Second stop: the famous Cyclone. As a New Yorker, I was ashamed that I had never been on this ride before. Luckily, I was riding with a newbie as well, as it was her first time even visiting Coney Island so that was kool. The ride had amazing dips (I’m a sucker for rollercoaster rides; I love them!) but on the up, very bumpy and rocky. The ride gave me and my friend a headache because it was all over the place. My thoughts? Six Flags Great Adventure is so much better than this. Off my list of things to do.
Third stop: the Coney Island Freakshow. Super duper kool, right? Our host’s name was Donnie Vomit. His act consisted of hammering a nail and drilling into his nose. The rest consisted of a sexy woman swallowing swords, fire, and blowing fire into the air. Not to mention another woman who danced with a snake and the British man with short arms who can play a mean snare. My thoughts? I’ve got to come back and maybe write some of this stuff down! What a story I can create about the people who do this stuff!
Last stop: Sheapshead Bay. My other friend, who joined us later, took us to another section of Brooklyn where there are swans in the lake and we walked through gorgeous residential areas of this section. I didn’t realize how beautiful my borough was. We ate at El Greco Diner, which wasn’t amazing but decent and had a pleasant walk to the Neptune Avenue stop on the F train. My thoughts? Brooklyn is Awesome!
I love my borough and I’m so glad I chose to do something else other than find a roof to watch the July 4th fireworks. Don’t get me wrong; I like watching fireworks as much as the next person but each year has been lackluster for me. I never remember the fireworks the day after and the day is always a wash because I end up scrambling my plans for thirty minutes of fireworks. Today was different and I have inspiration to write a story about burning my feet in the sand today or the frenetic energy at the beach.
Everything can be written into a story. This is what being a writer is all about.
Looking forward to next July 4th. I’m going to make it as memorable as this year’s.
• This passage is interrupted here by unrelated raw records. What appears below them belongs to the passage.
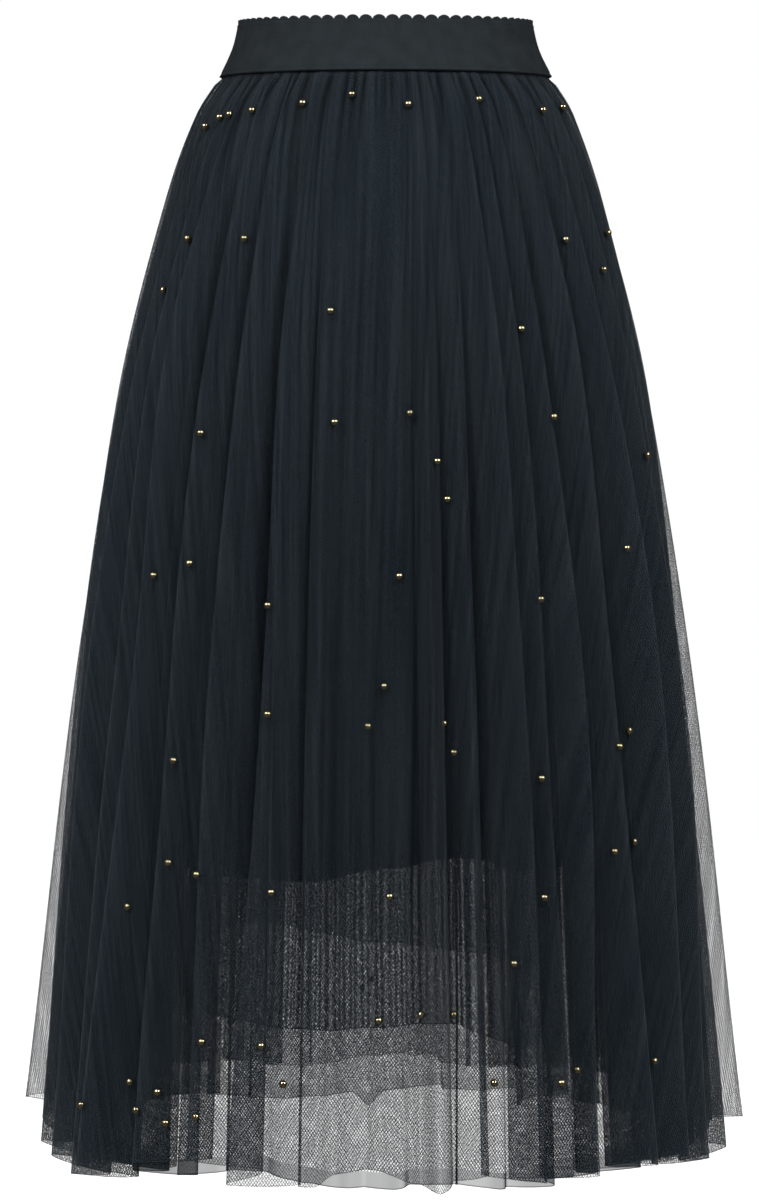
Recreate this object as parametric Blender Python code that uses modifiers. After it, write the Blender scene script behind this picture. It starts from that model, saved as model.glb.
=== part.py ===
"""A midi skirt of gathered tulle, filled out as it is when worn, in metres with +Z up.

The skirt hangs from a wide elastic waistband with a scalloped top edge. Four layers are
gathered into the band's lower edge, one inside the other: the outer tulle, a slightly longer
under tulle, a crinkled voile and a slim lining. Each layer has a front and a back panel, and
the two meet at the side seams. The front looks along -Y, and the origin is the middle of the
waist, where the wearer holds the skirt up.

A panel is a sheet laid through sections. A section is an ellipse round the wearer at one
height, and the panel's folds stand out from it: each row of a fold table is one ridge, and the
valleys lie halfway between ridges. A fold that leans far enough laps over itself.
"""

import math
import random
from collections import namedtuple

import bmesh
import bpy
from mathutils import Vector

# --- Driving dimensions -----------------------------------------------------------------------

CLOTH_WALL = 0.0010  # a layer of cloth with the air that its fibres hold
BAND_WALL = 0.0020  # the doubled elastic
SEAM_GAP = 0.0003  # between the front and back panels at each side seam
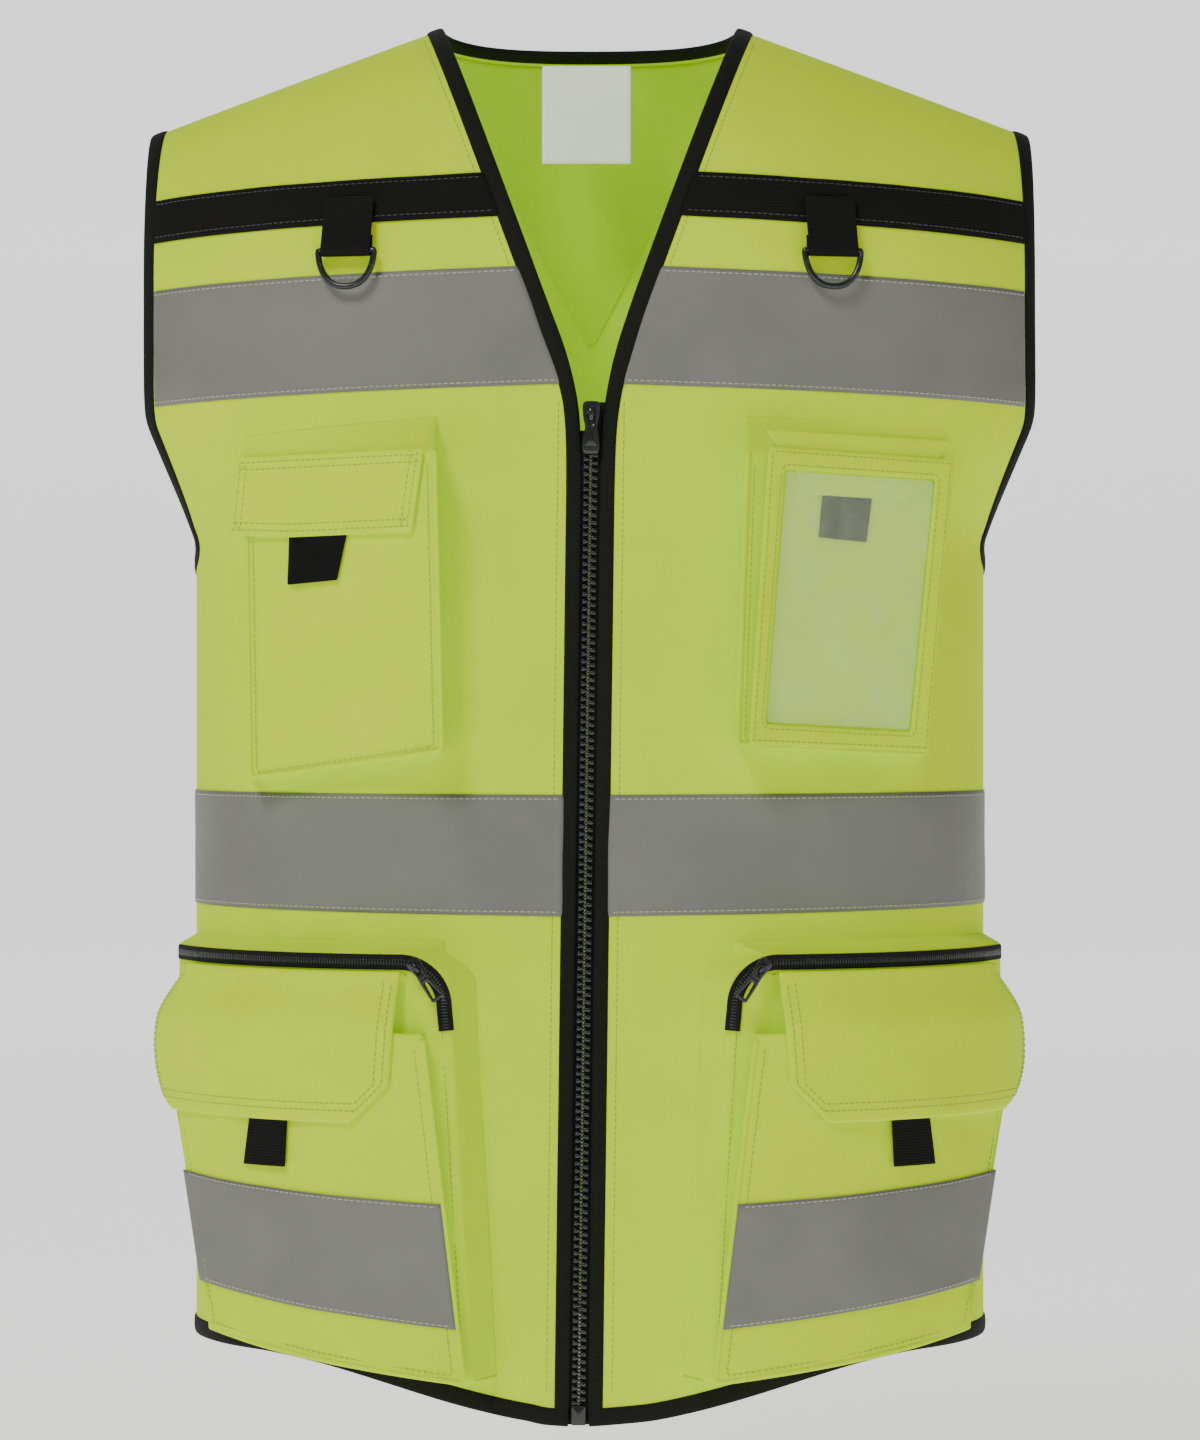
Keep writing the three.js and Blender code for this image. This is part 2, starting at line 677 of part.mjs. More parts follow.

I started out in fiction and am thinking of indefinitely branching out to writing non-fiction. Here’s the thing: I have a warm place in my heart for fiction even though I rock the socks off when I compose a non-fiction piece. In my head, anyway.
I’ve been looking at low residency MFA programs and have been eliminating choices based on the lack of both genres, tuition, admission deadlines, and recommendations (one school wanted a rec from a published author!). I would love to have the opportunity to do both. Can I apply to both and see which program accepts me? It’ll be like double applications for me though.
What I love about fiction is taking something real and adding ingredients like personality, quirks, likes, dislikes, wants, conflict, plot, characters, and sometimes theme (but not in that order) to create a tale about anything in particular.
I wrote down subjects I’m obsessed with as well as I’m constantly thinking about to write a story. This exercise took a long time. What I culled from this exercise was a possible story surrounded by a bunch of notes about the plot, person, back story, and everything in between. I was excited. But did I sit down to write it? No. I spent ninety minutes writing these ideas down so I didn’t have any more time to start. The next time I sit down to write, it’ll be a first section or chapter of this story. Embarking on a new journey with a new character has me pumped and ready to take on the world. I don’t know how long I’ll be with this character but I’ll be living with her for a while. It’s my introduction to her.
Non-fiction doesn’t provide me with this thrill; I write about my life effortlessly as I do now without so much as the blink of an eye.
I guess I’ve made my decision in this entry. Fiction it is! Now I have to tweak the frak out of my stuff.
When I go away to Greece, I will create a game plan on admin stuff but not spend too much time on it (like last year). The good thing about last year was I created a functioning system and now it won’t be work.
On to writing fiction, I go!
It’s May and I have no idea what I’m going to submit for my applications!! I have the beginning of my NaNoWriMo novel, a story I wrote in my creative writing class during college, and also something memoir like from my recent class. I have no idea which one to work on because I’ve been caught up doing too many activities.
Well, next week, I will be in Greece where I’ll be enjoying the sun, food, environment, and everything else in between. I won’t be thinking about the applications but I will have to worry about them when I get back.
Oh me, oh my – the things I do!
My memoir writing class is over and I’m going to miss my Tuesdays with my instructor. However, because the class’s chemistry worked so well, we have decided to create our own writing group which I cannot wait for! I’ve never been a part of a writing group before so this will be a new thing. Not only will I be motivated to continue writing after the class is over but I’ll be surrounded by writers that are as dedicated to their craft as well. This is exactly the kind of group that will be helpful during my final three rejections (I know what’s up, I’m not gonna front) which will be a reminder of how much my writing has grown since I applied (which feels like it was ages ago).
On the rejection front, remember the classmate that was accepted to the Writer’s Workshop at the University of Iowa? It will sound like I’m hating on her (which I’m not because I didn’t want to apply to Iowa – the frak am I gonna do out there anyway?), but she shared with us how the school reneged on the funding they promised her which is messed up. What I don’t understand is how such a reputable school known for providing full funding during the three year MFA program would pull such a stunt? Does this happen every year and is this a ploy to have her reject their offer? I would hate to be in the position to pass up an opportunity to work in a concentrated environment because I couldn’t afford it. I want this to work out for her because its the University of Iowa – a really good school and if she was accepted, then her writing will only get that much better.
As for me, I haven’t heard word from any schools. I called up both San Diego University and San Francisco State University which both told me they don’t know when the Creative Writing department will start notifying students. I told the Admission folks, “Can you just tell me if I’m in or out so I can move on with my life?” They laughed me off and apologized for not knowing. I hate this waiting. Luckily, my eventful birthday month (coming to a close soon) has kept me in high spirits as well as planning a vacation in May and visiting a friend of over a decade in Dallas. I can’t complain; my life has been effervescent and gleeful since the beginning of the year. Yes, I’ve had my ups and downs (we all do) but I’m not depressed and I’m still writing, which is very important.
I look forward to my writing group and my future because man, the light is so bright, it’s hurting my eyes!